The Authorized Novel of Mammy from Margaret Mitchell’s Gone with the Wind
Gone with the Wind is one of my favorite books. I know it’s racist and promotes stereotypes, but I love it anyway despite it’s political incorrectness.
When I was about 11 years old, my mother dragged me to a movie theater about 45 minutes away because they were screening GWTW. I was young, had never even heard of it, but I fell in love with Scarlet and Rhett and one of the greatest love stories of all time and learned I had a romantic side. Who knew. I also didn’t know that the film was based on a book – my mother wasn’t a reader so never thought to mention that fact.
A few years later I found a copy in my stepmother’s bookshelves (she was a big reader,) inscribed to her from her high school boyfriend, later her first husband. She gave it to me and I stayed up all night reading it. I fell in love all over again, and read and re-read that book many times over the years.
I’ve read all the GWTW off shoots, and while I enjoyed revisiting Tara in all its incarnations, the only one that I thought was really good was McCaig’s Rhett Butler’s People.
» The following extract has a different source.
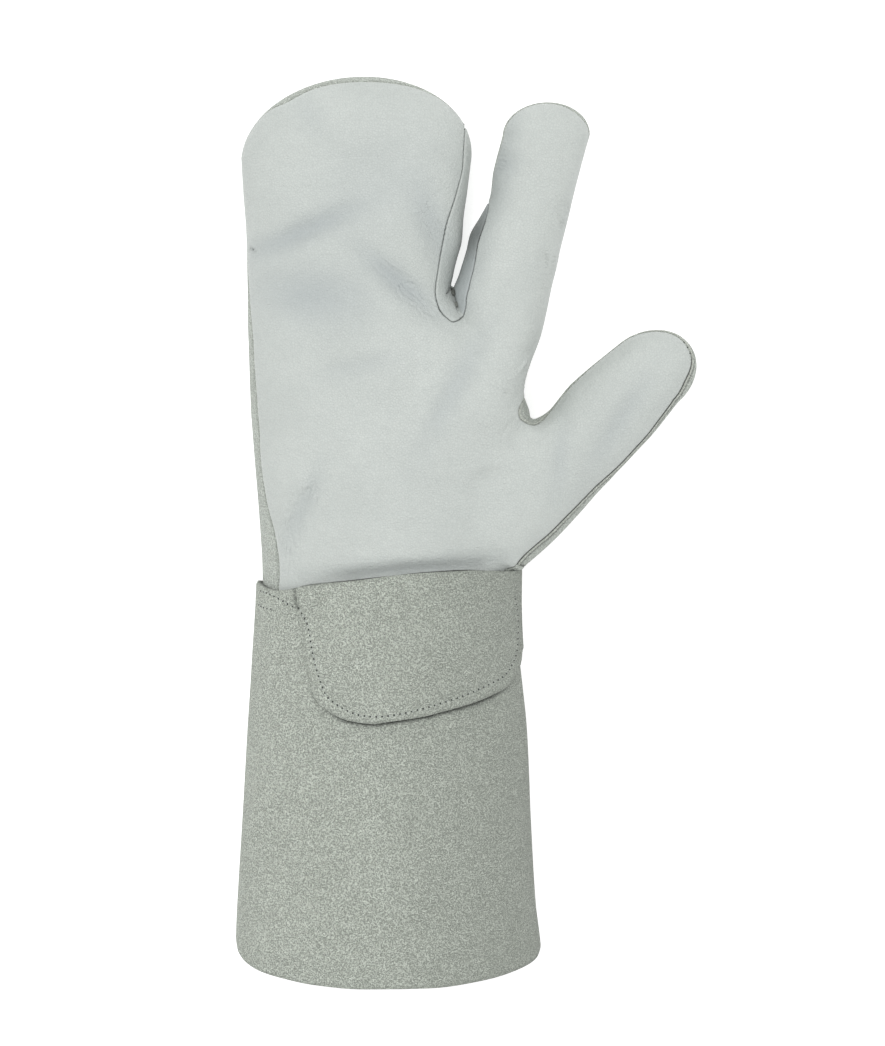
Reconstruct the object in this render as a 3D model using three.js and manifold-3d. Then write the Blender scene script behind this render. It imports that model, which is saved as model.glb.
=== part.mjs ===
// Three-finger welding mitt: a leather glove with one pocket for three fingers, an index finger,
// a thumb and a long split-leather cuff. It lies on its back, palm up, with its fingertips
// towards +Y and its thumb towards +X. Sizes are in millimetres.

import * as THREE from 'three';
import { mergeVertices } from 'three/addons/utils/BufferGeometryUtils.js';
import Module from 'manifold-3d';

const wasm = await Module();
wasm.setup();

const radians = THREE.MathUtils.degToRad;

// Driving sizes
const WALL = 1.6; // thickness of every leather
const GAP = 0.3; // space left between two pieces that meet
const CROWN = 2.3; // roundness of a section above its widest height: 2 is an ellipse
const FLAT = 2.7; // the same below its widest height, where the leather lies on the ground
const THUMB_ANGLE = radians(-44); // the thumb's lean from the other fingers
const THUMB_ROOT = new THREE.Vector3(20.7, 11.3, 0); // where the thumb's own sections are measured from
const WELT_THICK = 1.3; // the strip sewn between the palm and the back of the thumb
const WELT_PROUD = 0.7; // how far the strip stands out of the seam
const HAND_HEM = -28; // the hand's leather ends here, inside the cuff
const CENTRE_SHIFT = new THREE.Vector3(0.1, -2, 0); // puts the origin under the middle of the glove

// Fineness of the faceted surfaces. spacing: distance between rings; sides: corners of a ring.
const HAND_FACETS = { spacing: 11, sides: 32 };
const FINGER_FACETS = { spacing: 12, sides: 18 };
const TIP_RINGS = 5;
const CUFF_FACETS = { round: 36, long: 7 };
const PATCH_FACETS = { round: 14, long: 5 };
const SEAM_FACETS = { across: 18, along: 22 };

// Sections. at: distance along the tube; left, right: its sides; top, mid, bottom: the heights of
// its crown, its widest line and its underside. An underside below 0 is pressed flat at 0.
const HAND = [
  { at: -34, left: -78.5, right: 17.7, top: 50.0, mid: 25.0, bottom: 2.3 },
  { at: -14, left: -78.3, right: 17.9, top: 49.5, mid: 24.0, bottom: 2.3 },
  { at: 5, left: -79.4, right: 19.4, top: 48.5, mid: 22.0, bottom: -0.8 },
  { at: 30, left: -81.3, right: 21.5, top: 47.5, mid: 21.0, bottom: -1.5 },
  { at: 45, left: -82.4, right: 23.4, top: 46.4, mid: 20.5, bottom: -1.5 },
  { at: 56, left: -82.8, right: 22.0, top: 45.6, mid: 20.0, bottom: -1.5 },
  { at: 70, left: -83.2, right: 20.5, top: 44.0, mid: 19.5, bottom: -1.5 },
  { at: 80, left: -83.5, right: 12.0, top: 42.5, mid: 19.0, bottom: -1.5 },
  { at: 88, left: -83.5, right: 0.5, top: 41.5, mid: 19.0, bottom: -1.5 },
  { at: 98, left: -83.6, right: -4.6, top: 40.5, mid: 18.5, bottom: -1.5 },
  { at: 115, left: -84.0, right: -0.8, top: 38.5, mid: 18.0, bottom: -1.2 },
  { at: 128, left: -84.9, right: 0.2, top: 37.0, mid: 17.5, bottom: -0.6 },
  { at: 143, left: -85.7, right: 2.2, top: 34.5, mid: 17.5, bottom: 1.5 },
];
const INDEX = [
  { at: 34, left: 0.0, right: 17.0, top: 36.0, mid: 20.0, bottom: 6.0 },
  { at: 52, left: -4.0, right: 21.9, top: 42.5, mid: 19.5, bottom: 1.5 },
  { at: 64, left: -4.6, right: 25.0, top: 42.0, mid: 19.0, bottom: 0.6 },
  { at: 75, left: -4.8, right: 28.8, top: 41.0, mid: 19.0, bottom: 0.5 },
  { at: 86, left: -4.9, right: 31.4, top: 39.5, mid: 18.8, bottom: 0.6 },
  { at: 97, left: -4.0, right: 33.7, top: 37.5, mid: 18.5, bottom: 1.2 },
  { at: 109, left: -0.3, right: 36.4, top: 35.5, mid: 18.2, bottom: 2.0 },
  { at: 120, left: 4.4, right: 39.1, top: 34.0, mid: 18.0, bottom: 3.0 },
  { at: 128, left: 8.5, right: 41.0, top: 33.3, mid: 18.0, bottom: 3.7 },
  { at: 138, left: 10.6, right: 43.5, top: 32.5, mid: 18.0, bottom: 4.5 },
  { at: 152, left: 14.2, right: 47.3, top: 31.0, mid: 18.0, bottom: 6.0 },
];
const THUMB = [
  { at: -27, left: -6.0, right: 5.0, top: 31.0, mid: 21.0, bottom: 11.0 },
  { at: -19.5, left: -11.0, right: 14.3, top: 36.5, mid: 21.5, bottom: 6.8 },
  { at: -15.3, left: -13.5, right: 18.4, top: 39.0, mid: 21.5, bottom: 5.0 },
  { at: 0, left: -18.0, right: 19.9, top: 41.5, mid: 21.5, bottom: 3.5 },
  { at: 12, left: -19.5, right: 19.8, top: 41.0, mid: 21.0, bottom: 3.0 },
  { at: 25, left: -19.3, right: 19.2, top: 39.0, mid: 20.5, bottom: 3.5 },
  { at: 38, left: -17.5, right: 19.1, top: 36.5, mid: 20.0, bottom: 4.5 },
  { at: 55, left: -16.2, right: 18.8, top: 34.0, mid: 19.5, bottom: 5.5 },
  { at: 70, left: -14.4, right: 17.2, top: 32.0, mid: 19.5, bottom: 6.5 },
];
const CUFF = [
  { at: -12, left: -80.3, right: 20.0, top: 51.8, mid: 25.5, bottom: -1.0 },
  { at: -30, left: -81.2, right: 19.9, top: 52.5, mid: 26.0, bottom: -1.4 },
  { at: -46, left: -82.3, right: 20.7, top: 54.0, mid: 26.5, bottom: -1.5 },
  { at: -60, left: -83.2, right: 22.2, top: 55.2, mid: 27.0, bottom: -1.5 },
  { at: -74, left: -84.2, right: 23.7, top: 56.7, mid: 27.5, bottom: -1.5 },
  { at: -92, left: -85.3, right: 24.7, top: 58.5, mid: 28.3, bottom: -1.5 },
  { at: -110, left: -86.4, right: 25.4, top: 60.5, mid: 29.0, bottom: -1.5 },
  { at: -144, left: -88.6, right: 27.4, top: 64.5, mid: 31.0, bottom: -1.5 },
  { at: -160, left: -89.3, right: 29.3, top: 66.5, mid: 32.0, bottom: -1.5 },
  { at: -172, left: -89.0, right: 30.0, top: 67.0, mid: 32.0, bottom: -1.5 },
];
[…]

So when I heard about this book, I was pretty stoked to read it, and I’m happy to say it lived up to my expectations. This is Mammy’s story, and McCaig turned around all the racism and stereotyping and brought Mammy to life as a fully realized character, not a caricature.
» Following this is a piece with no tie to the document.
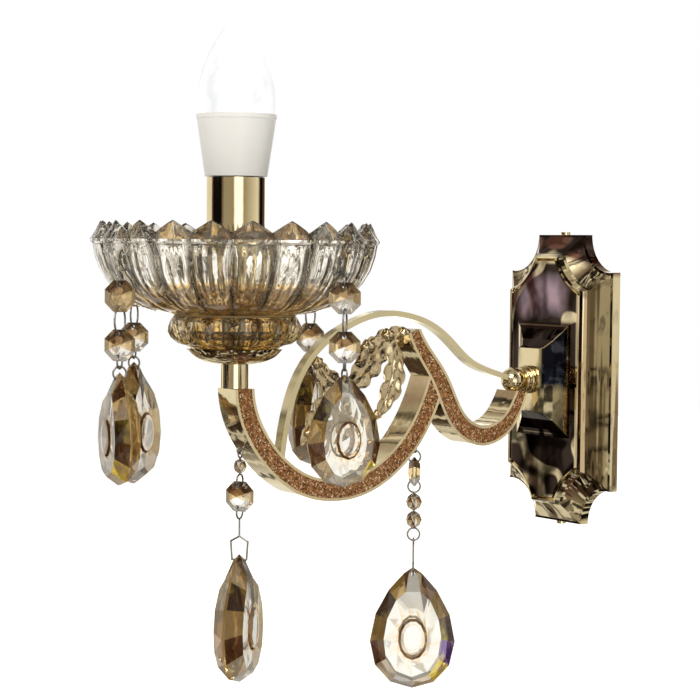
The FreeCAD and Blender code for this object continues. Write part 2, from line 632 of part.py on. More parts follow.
def bobeche():
    r, z = DISH_R, DISH_Z
    rim_in = DISH_R - DISH_RIM_T
    floor = z + DISH_WALL
    bore = STEM_R + FIT
    profile = [(bore, z), (DISH_FOOT_R, z), (46.8, z + 4.3), (59.6, z + 14.9), (65.0, z + 24.3),
               (r, DISH_RIDGE_Z - 1), (r, DISH_TIP_Z - 1.0), (r - 2.0, DISH_TIP_Z + 1.5),
               (rim_in - 2.0, DISH_TIP_Z + 1.5), (rim_in, DISH_RIDGE_Z - 3), (rim_in - 2.0, z + 22),
               (50.5, z + 12.4), (38.0, z + 6.6), (26.0, floor), (bore, floor)]
    body = turned(profile, [(1, 5)])
    pitch = 360 / DISH_PETALS
    depth = DISH_TIP_Z - DISH_RIDGE_Z
    half = DISH_R * math.sin(math.radians(pitch / 2))
    top = DISH_TIP_Z + NOTCH_LIFT
    wide = half * (depth + NOTCH_LIFT) / depth
    bottom = V(0, 0, DISH_RIDGE_Z)
    notch = Part.makePolygon([bottom, V(0, wide, top), V(0, -wide, top), bottom])
    notch = Part.Face(notch).extrude(V(20, 0, 0))
    notch.translate(V(rim_in - 5, 0, 0))
    start = V(r + 0.9, 0, DISH_RIDGE_Z + 1)
    arc = Part.Arc(start, V(62.2, 0, z + 17.5), V(45.5, 0, z + 2.4)).toShape()
    circle = Part.Circle(start, arc.tangentAt(arc.FirstParameter), FLUTE_R)
    flute = Part.Wire([arc]).makePipeShell([Part.Wire([circle.toShape()])], True, False)
    cutters = []
    for k in range(DISH_PETALS):
        for tool in (notch, flute):
            copy = tool.copy()
            copy.rotate(V(0, 0, 0), V(0, 0, 1), groove_angle(k))
            copy.translate(V(0, CUP_Y, 0))
            cutters.append(copy)
    for string in DISH_STRINGS:
        turn = math.radians(groove_angle(string[1]))
        ends = [(q * math.cos(turn), CUP_Y + q * math.sin(turn), DISH_HOLE_Z) for q in (rim_in - 8, r + 3)]
        cutters.append(rod(DISH_HOLE_R, ends[0], ends[1]))
    return body.cut(cutters)


def stem_nut():
    low = DISH_Z + DISH_WALL + CUSHION_T + 2 * FIT
    nut = hexagon(STEM_NUT_AF, low, low + STEM_NUT_T, STEM_R + FIT)
    nut.translate(V(0, CUP_Y, 0))
    return nut


def candle_sleeve():
    low = DISH_Z + DISH_WALL + CUSHION_T + 2 * FIT
    return tube(SLEEVE_R, SLEEVE_R - SLEEVE_WALL, low, SLEEVE_TOP)


def lampholder_body():
    """A moulded cup with a base that screws onto the stem."""
    bore = THREAD_R + RUN + SHELL_T + FIT
    top, floor = HOLDER_BODY_TOP, BULB_BASE_Z - CAP_LEN - HOLDER_FLOOR
    base = STEM_TOP - HOLDER_BASE_H
    return turned([(STEM_R + FIT, base), (HOLDER_BASE_R, base), (HOLDER_BASE_R, STEM_TOP + 1),
                   (HOLDER_BODY_R, STEM_TOP + 4), (HOLDER_BODY_R, top), (bore, top), (bore, floor),
                   (STEM_BORE_R, floor), (STEM_BORE_R, STEM_TOP + 0.1), (STEM_R + FIT, STEM_TOP + 0.1)])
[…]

For starters, Mammy has a name – Ruth. Born on Saint Dominque and brought to Savannah on the heels of the revolution there, she falls in love with Jehu Glen, a free black man and a gifted carpenter. Ruth is a strong woman, surviving many disappointments in her life, yet continues to love.
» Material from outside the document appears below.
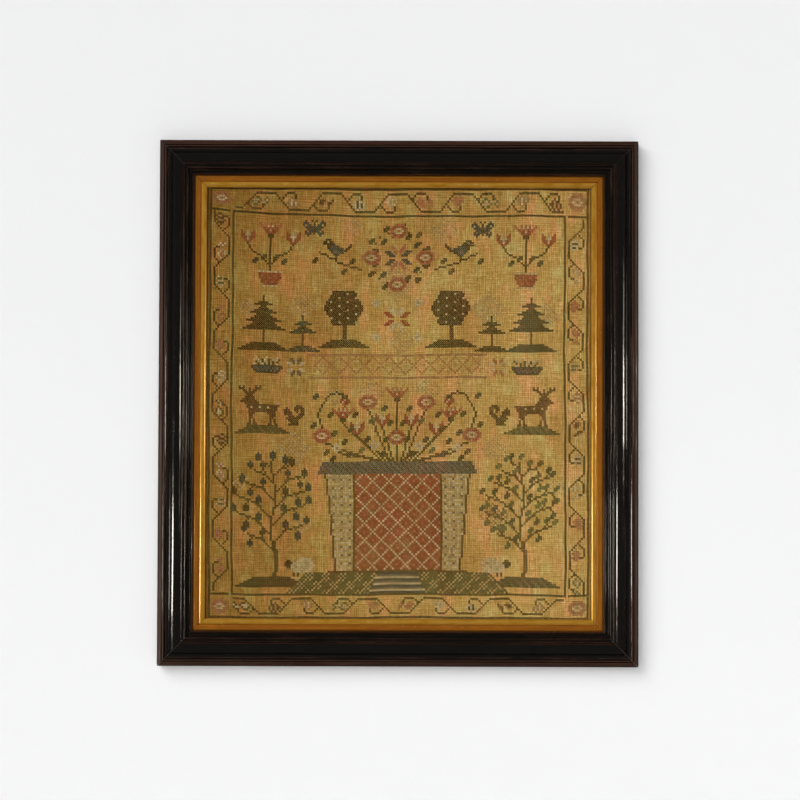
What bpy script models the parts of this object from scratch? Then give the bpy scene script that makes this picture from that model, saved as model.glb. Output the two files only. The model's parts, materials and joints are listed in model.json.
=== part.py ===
"""A cross stitch sampler in its moulded frame, hung flat against a wall.

Units are metres, +Z up, and the picture faces -Y. The origin is the point on the back of the top
rail, at the middle of its width and length, where the frame bears on the wall.
"""

import math

import bmesh
import bpy

MM = 0.001

# Driving dimensions
FRAME_WIDTH = 520 * MM
FRAME_HEIGHT = 570 * MM
MITRE_GAP = 0.3 * MM      # opened joint between two neighbouring lengths of moulding
FIT_GAP = 0.3 * MM        # running gap between pieces that lie on each other
CLOTH_THICKNESS = 1.2 * MM
CLOTH_MARGIN = 1.2 * MM   # free strip between the cloth's edge and the rebate wall
CLOTH_BELLY = 0.8 * MM    # how far the middle of the cloth stands forward of its edges
CLOTH_RIPPLE = 0.25 * MM  # height of the slack waves between the belly and the edges
CLOTH_COLUMNS = 22
CLOTH_ROWS = 24
BOARD_THICKNESS = 3.0 * MM
BOARD_EDGE = 0.4 * MM     # rounding of the board's edges

# Heights above the wall, and widths in from the frame's outer edge, that several pieces share
REBATE_WALL = 29.5 * MM
SIGHT_EDGE = 37.2 * MM
REBATE_CEILING = 11.6 * MM
SLIP_BACK = 7.0 * MM
SLIP_SIGHT = 51.0 * MM

ARC_STEP = 0.55 * MM      # longest straight run along a round stretch of a profile

# Each row runs to a point: across is the distance in from the outer edge, up the height above the
# wall, and bulge how far the stretch swells (+) or hollows (-) from a straight line. Millimetres.
RAIL_PROFILE = (
    # across, up, bulge
    (0.0, 0.0, 0.0),      # back corner
    (0.0, 13.0, 0.0),     # outer side
    (5.0, 18.2, 1.5),     # outer shoulder
    (5.9, 17.4, 0.0),     # groove
    (6.2, 19.6, 0.0),
    (8.6, 20.0, 0.4),     # narrow bead
    (9.2, 18.0, 0.0),     # quirk
    (12.4, 19.4, -0.5),   # hollow at the foot of the swell
    (23.8, 21.2, 2.9),    # the broad swell
    (24.6, 19.6, 0.0),    # quirk
    (25.4, 19.8, 0.0),
    (27.8, 19.4, 1.0),    # first reed
    (28.4, 18.2, 0.0),
    (29.2, 18.2, 0.0),
    (31.6, 17.6, 1.0),    # second reed
    (32.6, 16.0, 0.0),
    (36.4, 14.4, -0.5),   # inner hollow
    (37.2, 13.6, 0.2),    # sight lip
    (37.2, 11.6, 0.0),    # sight edge
    (29.5, 11.6, 0.0),    # rebate ceiling
    (29.5, 0.0, 0.0),     # rebate wall
)
SLIP_PROFILE = (
    # across, up, bulge
    (29.8, 7.0, 0.0),     # back corner, beside the rebate wall
    (29.8, 11.3, 0.0),
    (39.6, 11.3, 0.0),    # flat, mostly under the moulding's lip
    (40.0, 10.7, 0.0),
    (43.6, 10.4, -0.5),   # hollow
    (46.4, 10.8, 1.1),    # bead
    (46.9, 10.1, 0.0),
    (50.5, 9.0, 0.9),     # sight bead
    (51.0, 8.3, 0.1),
    (51.0, 7.0, 0.0),     # sight edge
)

# Where things lie
RAIL_LAND = REBATE_WALL / 2              # middle of the flat back of a rail
CENTRE_Z = RAIL_LAND - FRAME_HEIGHT / 2  # height of the picture's middle
CLOTH_FRONT = SLIP_BACK - FIT_GAP
BOARD_FRONT = CLOTH_FRONT - CLOTH_THICKNESS - FIT_GAP

# Name, turn about the picture's axis in degrees, and whether it is an upright
SIDES = (
    ("top", 0.0, False),
    ("right", 90.0, True),
    ("bottom", 180.0, False),
    ("left", -90.0, True),
)


def clear_scene():
    for thing in list(bpy.data.objects):
        bpy.data.objects.remove(thing)


def finish(name, colour, roughness, metallic=0.0):
    """A plain material for one kind of surface."""
    material = bpy.data.materials.new(name)
    material.use_nodes = True
    shader = material.node_tree.nodes["Principled BSDF"]
    shader.inputs["Base Color"].default_value = (*colour, 1.0)
    shader.inputs["Roughness"].default_value = roughness
    shader.inputs["Metallic"].default_value = metallic
    return material


def arc_points(start, end, bulge):
    """Points after start, up to and with end, along an arc whose middle stands bulge off the chord."""
    chord_x, chord_y = end[0] - start[0], end[1] - start[1]
    chord = math.hypot(chord_x, chord_y)
    if abs(bulge) < 1e-9:
        return [end]
    half_turn = 2.0 * math.atan(2.0 * abs(bulge) / chord)
    radius = chord / (2.0 * math.sin(half_turn))
    steps = max(3, math.ceil(2.0 * radius * half_turn / ARC_STEP))
    side = math.copysign(1.0, bulge)
    normal = (-chord_y / chord * side, chord_x / chord * side)
    points = []
    for k in range(1, steps + 1):
        turn = half_turn * (2.0 * k / steps - 1.0)
        along = 0.5 + radius * math.sin(turn) / chord
        off = radius * (math.cos(turn) - math.cos(half_turn))
        points.append((start[0] + chord_x * along + normal[0] * off,
                       start[1] + chord_y * along + normal[1] * off))
    points[-1] = end
    return points


def profile_points(rows):
    """The closed outline of a moulding, in metres, from its table."""
    rows = [(across * MM, up * MM, bulge * MM) for across, up, bulge in rows]
    points = [rows[0][:2]]
    for across, up, bulge in rows[1:]:
        points += arc_points(points[-1], (across, up), bulge)
    return points


def mitred_length(name, outline, length):
    """A mesh of one length of moulding along X, with its outer edge at Z 0 and its back at Y 0."""
    shrink = MITRE_GAP / math.sqrt(2.0)
    shape = bmesh.new()
    ends = []
    for side in (-1.0, 1.0):
        ends.append([
            shape.verts.new((side * (length / 2 - across - shrink), -up, -across))
            for across, up in outline
        ])
    count = len(outline)
    for k in range(count):
        after = (k + 1) % count
        shape.faces.new((ends[0][k], ends[0][after], ends[1][after], ends[1][k]))
    caps = [shape.faces.new(ends[0]), shape.faces.new(ends[1])]
    bmesh.ops.triangulate(shape, faces=caps)
    bmesh.ops.recalc_face_normals(shape, faces=shape.faces)
    mesh = bpy.data.meshes.new(name)
    shape.to_mesh(mesh)
    shape.free()
    mesh.shade_smooth()
    mesh.set_sharp_from_angle(angle=math.radians(28.0))
    return mesh


def place(name, mesh, material, parent, turn=0.0, location=(0.0, 0.0, 0.0)):
    thing = bpy.data.objects.new(name, mesh)
    bpy.context.scene.collection.objects.link(thing)
    if not mesh.materials:
        mesh.materials.append(material)
    thing.location = location
    thing.rotation_euler = (0.0, math.radians(turn), 0.0)
    thing.parent = parent
    return thing


def four_lengths(kind, rows, material, parent):
    """Four mitred lengths of one moulding, round the picture."""
    outline = profile_points(rows)
    across = mitred_length(kind + "_across", outline, FRAME_WIDTH)
    upright = mitred_length(kind + "_upright", outline, FRAME_HEIGHT)
    for side, turn, is_upright in SIDES:
        reach = FRAME_WIDTH / 2 if is_upright else FRAME_HEIGHT / 2
        angle = math.radians(turn)
        location = (reach * math.sin(angle), 0.0, reach * math.cos(angle))
        mesh = upright if is_upright else across
        place(f"{kind}_{side}", mesh, material, parent, turn, location)


def cloth_rise(x, z, half_width, half_height):
    """How far the cloth stands forward at a point, none at its hidden edges: a soft belly, with slack
    waves that run in from the sides."""
    s, t = x / half_width, z / half_height
    inside = max(0.0, 1.0 - (s / 0.9) ** 2) * max(0.0, 1.0 - (t / 0.9) ** 2)
    waves = math.sin(5.0 * s + 1.6 * t) * math.cos(4.0 * t - 0.8 * s)
    return inside * (CLOTH_BELLY + CLOTH_RIPPLE * waves)


def sampler_cloth(material, parent):
    """The ground cloth: one thin sheet, held at its edges between the slip and the board."""
    half_width = FRAME_WIDTH / 2 - REBATE_WALL - CLOTH_MARGIN
    half_height = FRAME_HEIGHT / 2 - REBATE_WALL - CLOTH_MARGIN
    shape = bmesh.new()
    bmesh.ops.create_grid(shape, x_segments=CLOTH_COLUMNS, y_segments=CLOTH_ROWS, size=1.0)
    for vert in shape.verts:
        x, z = vert.co.x * half_width, vert.co.y * half_height
        vert.co = (x, -CLOTH_FRONT - cloth_rise(x, z, half_width, half_height), z)
    mesh = bpy.data.meshes.new("sampler_cloth")
    shape.to_mesh(mesh)
    shape.free()
    mesh.shade_smooth()
    cloth = place("sampler_cloth", mesh, material, parent)
    body = cloth.modifiers.new("thickness", "SOLIDIFY")
    body.thickness = CLOTH_THICKNESS
    body.offset = -1.0
    return cloth


def backboard(material, parent):
    """The plain board behind the cloth, fitting the rebate with a small gap all round."""
    size = (FRAME_WIDTH - 2 * (REBATE_WALL + FIT_GAP), BOARD_THICKNESS,
            FRAME_HEIGHT - 2 * (REBATE_WALL + FIT_GAP))
    shape = bmesh.new()
    bmesh.ops.create_cube(shape, size=1.0)
    for vert in shape.verts:
        vert.co = [c * s for c, s in zip(vert.co, size)]
    mesh = bpy.data.meshes.new("backboard")
    shape.to_mesh(mesh)
    shape.free()
    board = place("backboard", mesh, material, parent,
                  location=(0.0, -BOARD_FRONT + BOARD_THICKNESS / 2, 0.0))
    edges = board.modifiers.new("edges", "BEVEL")
    edges.width = BOARD_EDGE
    edges.segments = 1
    return board


def build():
    clear_scene()
    ebonised = finish("ebonised_wood", (0.018, 0.013, 0.010), 0.28)
    gilt = finish("gilt_slip", (0.52, 0.30, 0.07), 0.38, 0.85)
    linen = finish("ground_cloth", (0.42, 0.28, 0.12), 0.9)
    board = finish("plain_board", (0.34, 0.22, 0.12), 0.8)

    centre = bpy.data.objects.new("picture_centre", None)
    bpy.context.scene.collection.objects.link(centre)
    centre.location = (0.0, 0.0, CENTRE_Z)

    four_lengths("rail", RAIL_PROFILE, ebonised, centre)
    four_lengths("slip", SLIP_PROFILE, gilt, centre)
    sampler_cloth(linen, centre)
    backboard(board, centre)


build()
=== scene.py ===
"""The looks of a framed cross stitch sampler: its needlework, ground cloth, gilt slip and frame.

Everything is in metres in the model's own frame: +Z up, the picture facing -Y, its back at Y 0.
"""

import json
import math

import bmesh
import bpy
import numpy as np
from mathutils import Matrix, Vector

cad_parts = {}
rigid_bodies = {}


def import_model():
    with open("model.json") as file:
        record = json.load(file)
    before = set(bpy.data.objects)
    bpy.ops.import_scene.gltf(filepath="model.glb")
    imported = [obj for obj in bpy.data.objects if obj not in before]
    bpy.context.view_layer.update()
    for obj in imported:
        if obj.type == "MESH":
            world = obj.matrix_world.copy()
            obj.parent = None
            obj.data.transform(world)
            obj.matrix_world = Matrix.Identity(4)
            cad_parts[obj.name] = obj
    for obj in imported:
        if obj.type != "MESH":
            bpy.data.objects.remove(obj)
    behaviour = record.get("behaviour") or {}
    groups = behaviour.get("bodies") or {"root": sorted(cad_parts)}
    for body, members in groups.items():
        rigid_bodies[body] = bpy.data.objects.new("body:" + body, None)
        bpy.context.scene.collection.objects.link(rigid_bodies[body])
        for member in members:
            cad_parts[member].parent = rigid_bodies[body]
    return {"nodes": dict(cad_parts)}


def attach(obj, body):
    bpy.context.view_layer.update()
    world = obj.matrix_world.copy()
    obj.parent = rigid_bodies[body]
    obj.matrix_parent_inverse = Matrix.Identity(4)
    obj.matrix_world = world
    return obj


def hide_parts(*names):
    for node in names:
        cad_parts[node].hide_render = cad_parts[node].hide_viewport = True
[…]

We learn how she ended up with Scarlett’s mother Ellen, and how Ellen married Gerald – which was hinted at in GWTW but futher explained here, along with the mysterious Phillip. We learn of her connection with Rhett Butler’s family as well. And the cruelties of slavery are much more fully embraced here.
I don’t know how this book stands on its own as I am so familiar with GWTW that I have no basis for that understanding. So all I can say is this book brings another dimension to that one, and I ripped through it in a night. I think it’s a great addition to the saga and not to be missed by GWTW fans.
10/14 Stacy Alesi
RUTH’S JOURNEY by Donald McCaig. Atria Books (October 14, 2014). ISBN 978-1451643534. 384p.